Report each line of the data that includes the word "with".
Information given start
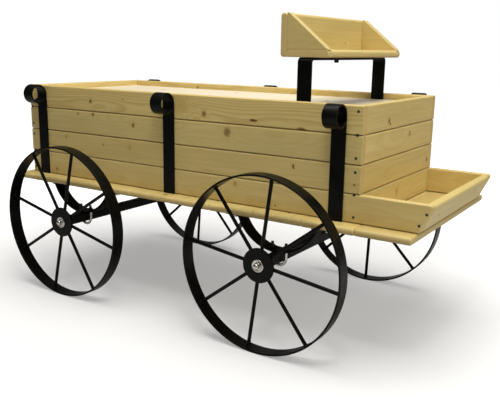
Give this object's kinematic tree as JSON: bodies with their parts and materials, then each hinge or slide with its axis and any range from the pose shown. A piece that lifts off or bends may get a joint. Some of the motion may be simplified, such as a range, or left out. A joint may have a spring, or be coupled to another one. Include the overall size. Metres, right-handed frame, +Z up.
{
  "type": "garden cart",
  "caption": "Wooden buckboard-style display cart with a board-sided bed, footboard tray, bench seat, stake straps with rolled loops, bow springs and spoked steel wheels.",
  "frame": {"origin": "on the ground, under the middle of the cart's overall length and width", "axes": "+X towards the front, where the seat and the tray are; +Y to the cart's left; +Z up"},
  "size_m": [1.3515, 0.7308, 0.835],
  "materials": {
    "pine": "planed pine boards, clear finish",
    "panel": "plain wooden sheet, clear finish",
    "black_steel": "satin black paint",
    "spring_steel": "satin black paint",
    "zinc": "bright zinc plate"
  },
  "bodies": {
    "cart": {"display_deck": "panel", "floor_board_1": "pine", "floor_board_2": "pine", "floor_board_3": "pine", "floor_board_4": "pine", "floor_board_5": "pine", "floor_board_6": "pine", "floor_board_7": "pine", "floor_board_8": "pine", "floor_board_9": "pine", "front_axle": "black_steel", "front_left_axle_cap": "zinc", "front_left_axle_clamp": "zinc", "front_left_spring": "spring_steel", "front_right_axle_cap": "zinc", "front_right_axle_clamp": "zinc", "front_right_spring": "spring_steel", "front_wall_board_1": "pine", "front_wall_board_2": "pine", "front_wall_board_3": "pine", "front_wall_board_4": "pine", "left_front_stake_strap": "black_steel", "left_middle_stake_strap": "black_steel", "left_rear_stake_strap": "black_steel", "left_seat_cheek": "pine", "left_side_board_1": "pine", "left_side_board_2": "pine", "left_side_board_3": "pine", "left_side_board_4": "pine", "rear_axle": "black_steel", "rear_left_axle_cap": "zinc", "rear_left_axle_clamp": "zinc", "rear_left_spring": "spring_steel", "rear_right_axle_cap": "zinc", "rear_right_axle_clamp": "zinc", "rear_right_spring": "spring_steel", "rear_wall_board_1": "pine", "rear_wall_board_2": "pine", "rear_wall_board_3": "pine", "rear_wall_board_4": "pine", "right_front_stake_strap": "black_steel", "right_middle_stake_strap": "black_steel", "right_rear_stake_strap": "black_steel", "right_seat_cheek": "pine", "right_side_board_1": "pine", "right_side_board_2": "pine", "right_side_board_3": "pine", "right_side_board_4": "pine", "seat_back": "pine", "seat_bracket": "black_steel", "seat_plank": "pine", "tray_front_board": "pine"},
    "front_left_wheel": {"front_left_wheel_hoop": "black_steel", "front_left_wheel_spider": "black_steel"},
    "front_right_wheel": {"front_right_wheel_hoop": "black_steel", "front_right_wheel_spider": "black_steel"},
    "rear_left_wheel": {"rear_left_wheel_hoop": "black_steel", "rear_left_wheel_spider": "black_steel"},
    "rear_right_wheel": {"rear_right_wheel_hoop": "black_steel", "rear_right_wheel_spider": "black_steel"}
  },
  "joints": [
    {"name": "front_left_wheel_turn", "type": "hinge", "parent": "cart", "child": "front_left_wheel", "pos_m": [0.28474, 0.342, 0.2286], "axis": [0, 1, 0], "continuous": true},
    {"name": "front_right_wheel_turn", "type": "hinge", "parent": "cart", "child": "front_right_wheel", "pos_m": [0.28474, -0.342, 0.2286], "axis": [0, 1, 0], "continuous": true},
    {"name": "rear_left_wheel_turn", "type": "hinge", "parent": "cart", "child": "rear_left_wheel", "pos_m": [-0.42077, 0.342, 0.2286], "axis": [0, 1, 0], "continuous": true},
    {"name": "rear_right_wheel_turn", "type": "hinge", "parent": "cart", "child": "rear_right_wheel", "pos_m": [-0.42077, -0.342, 0.2286], "axis": [0, 1, 0], "continuous": true}
  ]
}
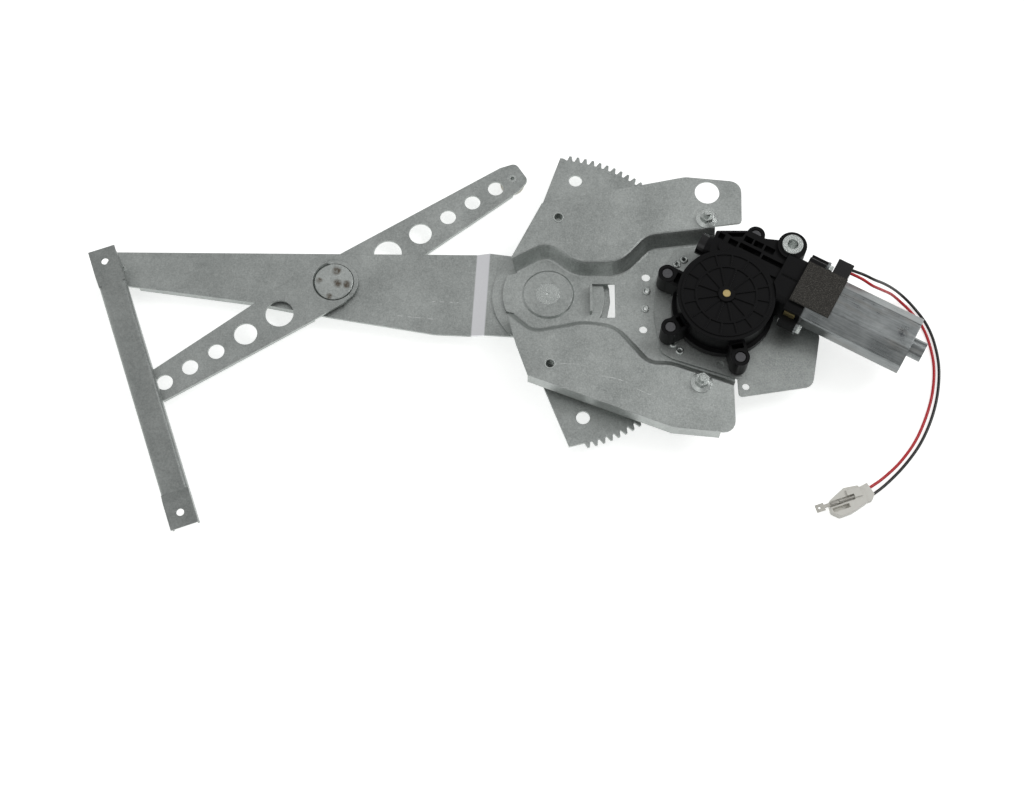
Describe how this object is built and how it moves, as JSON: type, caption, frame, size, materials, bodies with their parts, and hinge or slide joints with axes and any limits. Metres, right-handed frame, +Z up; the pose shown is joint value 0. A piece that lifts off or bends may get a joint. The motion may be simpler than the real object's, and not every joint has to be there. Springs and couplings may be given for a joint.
{
  "type": "window regulator",
  "caption": "Cross-arm power window regulator: gear motor, toothed sector, crossed lift and balance arms, base plate and guide rail.",
  "frame": {"origin": "on the table, under the middle of the box of the rigid parts", "axes": "+X along the regulator towards the motor, +Y away from the viewer, +Z up, out of the door panel side"},
  "size_m": [0.682, 0.3282, 0.0628],
  "materials": {
    "zinc_steel": "zinc plated, satin",
    "black_plastic": "glass filled, near black",
    "dark_screw": "black oxide",
    "natural_plastic": "natural acetal",
    "rubber": "matt",
    "foam": "open foam",
    "can_steel": "dull zinc",
    "brass": "dull",
    "gold_pin": "yellow passivated",
    "bronze": "sintered",
    "red_wire": "wire insulation",
    "black_wire": "wire insulation",
    "white_plastic": "off white",
    "tin": "tin plated",
    "ferrite": "dark grey ferrite",
    "carbon": "carbon",
    "copper": "copper",
    "washer_plastic": "black acetal",
    "gear_steel": "machined"
  },
  "bodies": {
    "base": {"base_plate": "zinc_steel", "motor_bracket": "zinc_steel", "bracket_rivets": "zinc_steel", "fixing_studs": "zinc_steel", "flange_nuts": "zinc_steel", "weld_nuts": "zinc_steel", "pivot_pin": "zinc_steel", "pivot_washer": "washer_plastic", "gearbox_housing": "black_plastic", "gearbox_cover": "black_plastic", "gearbox_screws": "dark_screw", "worm_end_cap": "black_plastic", "wheel_axle": "gold_pin", "through_bolt": "zinc_steel", "motor_can": "can_steel", "brush_carrier": "black_plastic", "brass_contacts": "brass", "motor_screws": "zinc_steel", "foam_pad": "foam", "lead_exit": "black_plastic", "motor_magnets": "ferrite", "motor_brushes": "carbon", "shaft_bearings": "bronze", "red_lead": "red_wire", "black_lead": "black_wire", "plug_housing": "white_plastic", "spade_terminals": "tin"},
    "gear": {"worm_wheel": "natural_plastic", "drive_damper": "rubber", "pinion": "gear_steel"},
    "armature": {"worm_shaft": "gear_steel", "armature_core": "dark_screw", "commutator": "copper"},
    "lift": {"lift_arm": "zinc_steel", "hub_plate": "zinc_steel", "sector_gear": "zinc_steel", "sector_rivets": "zinc_steel", "lift_arm_stud": "zinc_steel"},
    "balance": {"balance_arm_lower": "zinc_steel", "balance_arm_upper": "zinc_steel", "cross_hub": "zinc_steel", "balance_arm_stud": "zinc_steel", "guide_pin": "zinc_steel"},
    "shoe": {"slide_shoe": "natural_plastic"},
    "rail": {"guide_rail": "zinc_steel"},
    "lift_roller": {"lift_arm_roller": "natural_plastic"},
    "balance_roller": {"balance_arm_roller": "natural_plastic"}
  },
  "joints": [
    {"name": "lift_swing", "type": "hinge", "parent": "base", "child": "lift", "pos_m": [0.03637, 0.03562, 0.0143], "axis": [0, 0, 1], "range_deg": [-26, 57]},
    {"name": "gear_turn", "type": "hinge", "parent": "base", "child": "gear", "pos_m": [0.17464, 0.02133, 0.0323], "axis": [0, 0, 1], "range_deg": [-663.94, 302.85]},
    {"name": "motor_spin", "type": "hinge", "parent": "base", "child": "armature", "pos_m": [0.19184, 0.0525, 0.0423], "axis": [0.8755, -0.4833, 0], "range_deg": [-39836.16, 18170.88]},
    {"name": "balance_swing", "type": "hinge", "parent": "lift", "child": "balance", "pos_m": [-0.13612, 0.04889, 0.0143], "axis": [0, 0, 1], "range_deg": [-114.11, 52.05]},
    {"name": "rail_swivel", "type": "hinge", "parent": "balance", "child": "shoe", "pos_m": [-0.27988, -0.04734, 0.0263], "axis": [0, 0, 1], "range_deg": [-110, 110]},
    {"name": "rail_slide", "type": "slide", "parent": "shoe", "child": "rail", "axis": [0.3338, -0.9426, 0], "range_m": [-0.08, 0.08]},
    {"name": "lift_roller_turn", "type": "hinge", "parent": "lift", "child": "lift_roller", "pos_m": [-0.30861, 0.06217, 0.0033], "axis": [0, 0, 1], "continuous": true},
    {"name": "balance_roller_turn", "type": "hinge", "parent": "balance", "child": "balance_roller", "pos_m": [0.00764, 0.14513, 0.0033], "axis": [0, 0, 1], "continuous": true}
  ],
  "couplings": [
    {"joint": "gear_turn", "follows": "lift_swing", "ratio": -11.636},
    {"joint": "motor_spin", "follows": "lift_swing", "ratio": -698.18},
    {"joint": "balance_swing", "follows": "lift_swing", "ratio": -2}
  ]
}
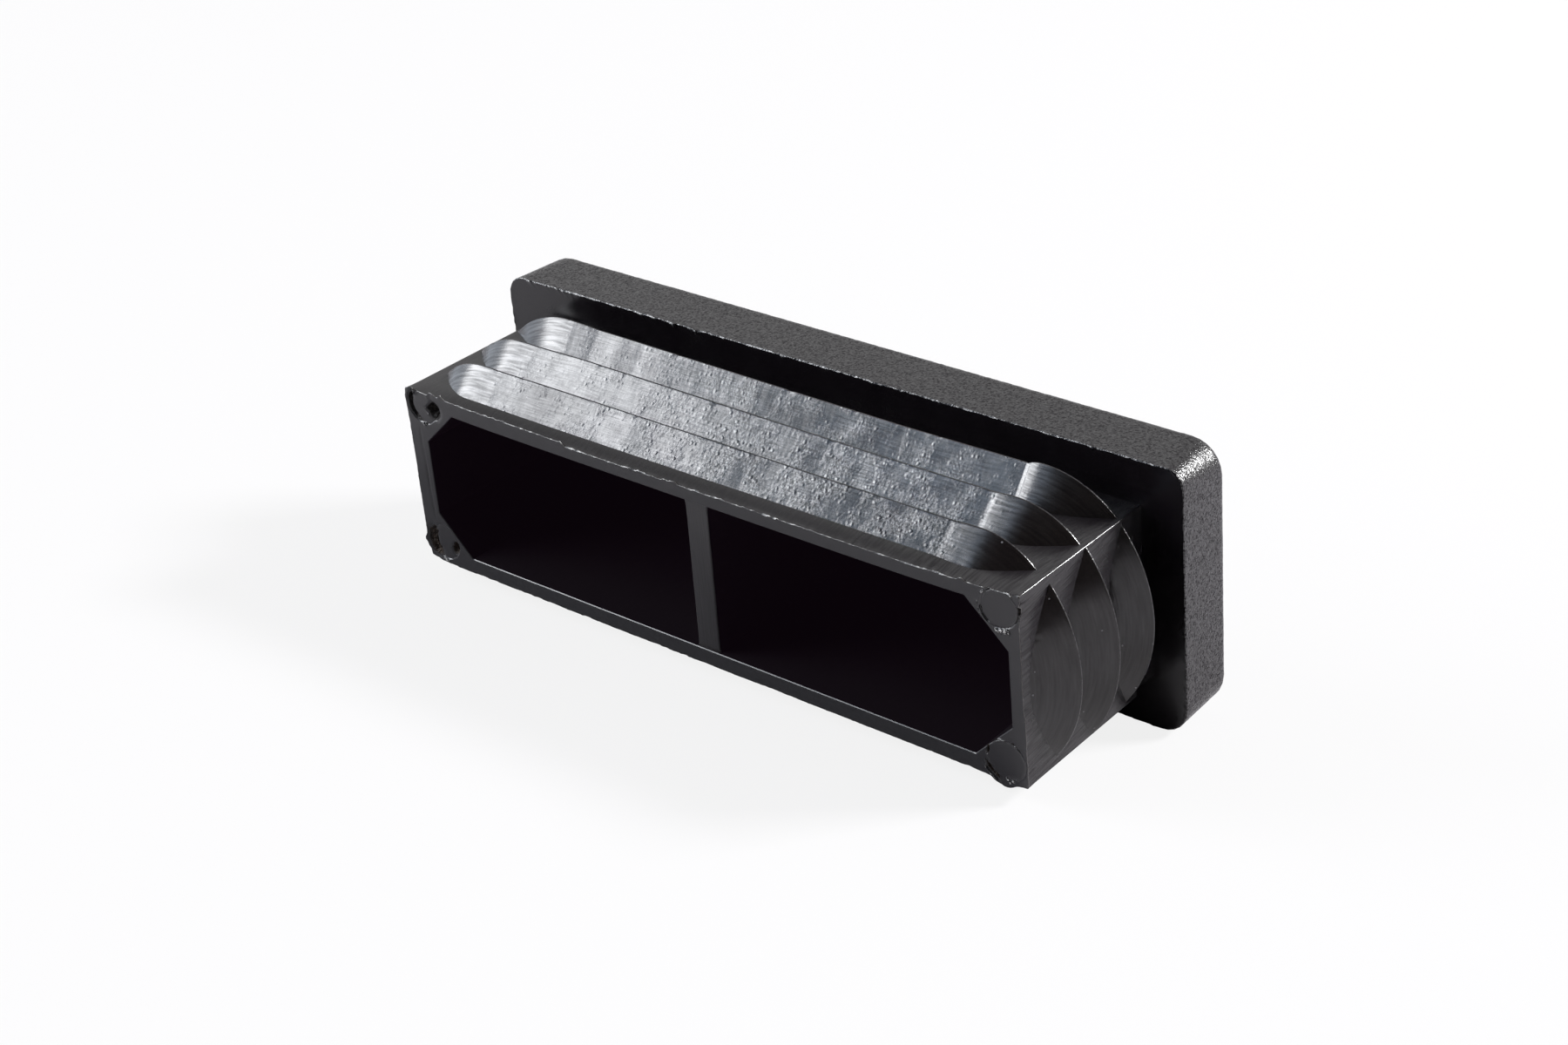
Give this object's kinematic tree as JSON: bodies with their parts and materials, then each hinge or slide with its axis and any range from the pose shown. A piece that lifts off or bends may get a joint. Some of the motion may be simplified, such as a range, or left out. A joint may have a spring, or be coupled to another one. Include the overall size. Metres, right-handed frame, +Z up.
Information given end
→ **Right answer**
Give this object's kinematic tree as JSON: bodies with their parts and materials, then each hinge or slide with its axis and any range from the pose shown. A piece that lifts off or bends may get a joint. Some of the motion may be simplified, such as a range, or left out. A joint may have a spring, or be coupled to another one. Include the overall size. Metres, right-handed frame, +Z up.
  "caption": "Wooden buckboard-style display cart with a board-sided bed, footboard tray, bench seat, stake straps with rolled loops, bow springs and spoked steel wheels.",
Describe how this object is built and how it moves, as JSON: type, caption, frame, size, materials, bodies with their parts, and hinge or slide joints with axes and any limits. Metres, right-handed frame, +Z up; the pose shown is joint value 0. A piece that lifts off or bends may get a joint. The motion may be simpler than the real object's, and not every joint has to be there. Springs and couplings may be given for a joint.
Give this object's kinematic tree as JSON: bodies with their parts and materials, then each hinge or slide with its axis and any range from the pose shown. A piece that lifts off or bends may get a joint. Some of the motion may be simplified, such as a range, or left out. A joint may have a spring, or be coupled to another one. Include the overall size. Metres, right-handed frame, +Z up.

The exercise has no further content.